In 2008, we started a football camp at Long Beach Poly with about 200 kids. Kids from ages 7-17 are out there grinding, playing, having fun — for free. From the beginning, we didn’t want to charge families to come out to learn what it is to have great sportsmanship and get great instruction from my college and pro teammates, along with top high school coaches. Every example kids have of adults caring about them and their neighborhood gives them hope. They see us out there, fully engaged.

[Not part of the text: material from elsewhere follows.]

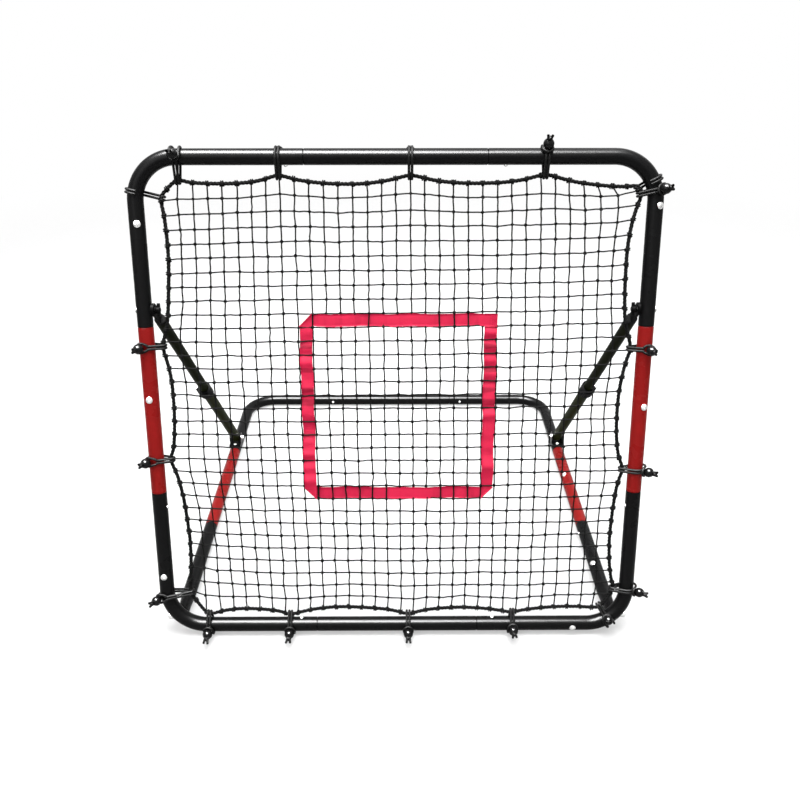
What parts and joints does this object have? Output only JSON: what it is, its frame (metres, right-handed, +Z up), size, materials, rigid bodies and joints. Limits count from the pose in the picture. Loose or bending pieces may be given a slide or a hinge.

The camp has grown, first in numbers (we were up to 535 last summer), but more importantly, in how we bring in the larger community. The police and fire departments are there. ROTC is there. We have a psychologist available for the parents to speak to so they can learn the skills needed to handle the obstacles of raising a kid in the inner city, how to adapt, how to be ready. My mom didn’t have the luxury of a professional guiding her. She managed to learn on the fly, on her own. Not everyone can, though. Why not make that service available to the parents who want it?

It’s about football, sure, but it’s really a human relations camp.

I’ve learned that even the process of putting it together has value. Around the neighborhood, people want to volunteer. We’ll hold a dinner at my mom’s house to go over the details, and this year, over 200 people showed up. That’s big-time to me. They’re not only engaging with my camp, but with each other, too. It’s one more place for the community to connect and grow.

We need that, because the neighborhood is a complicated place. Good people fall into cracks, and someone isn’t always there to help. Not everything is cut and dried.

That story I told you about shoplifting from the grocery store? We were shoplifting groceries. Bread. Lunch meat. Cheese. Real stuff. That doesn’t make it right, but it’s hard to understand unless you’re in it. Not every kid in Long Beach has a mom like mine — one with a growth mindset who refused to let long odds and huge obstacles defeat her. Not every kid had a strong male role model like my step-dad, or brothers and sisters who share unconditional love.

Not everyone has the chance I have to pay back a community that helped raise and protect him. That’s what I’d like to do, for the rest of my life.

If we don’t give our kids a reason to quit, they’ll never learn how.

Marcedes Lewis was awarded an honorary brick last week by the Rose Bowl Legacy Foundation for his work in the Los Angeles community. To learn more about the Marcedes Lewis Foundation, visit www.marcedeslewisfoundation.org.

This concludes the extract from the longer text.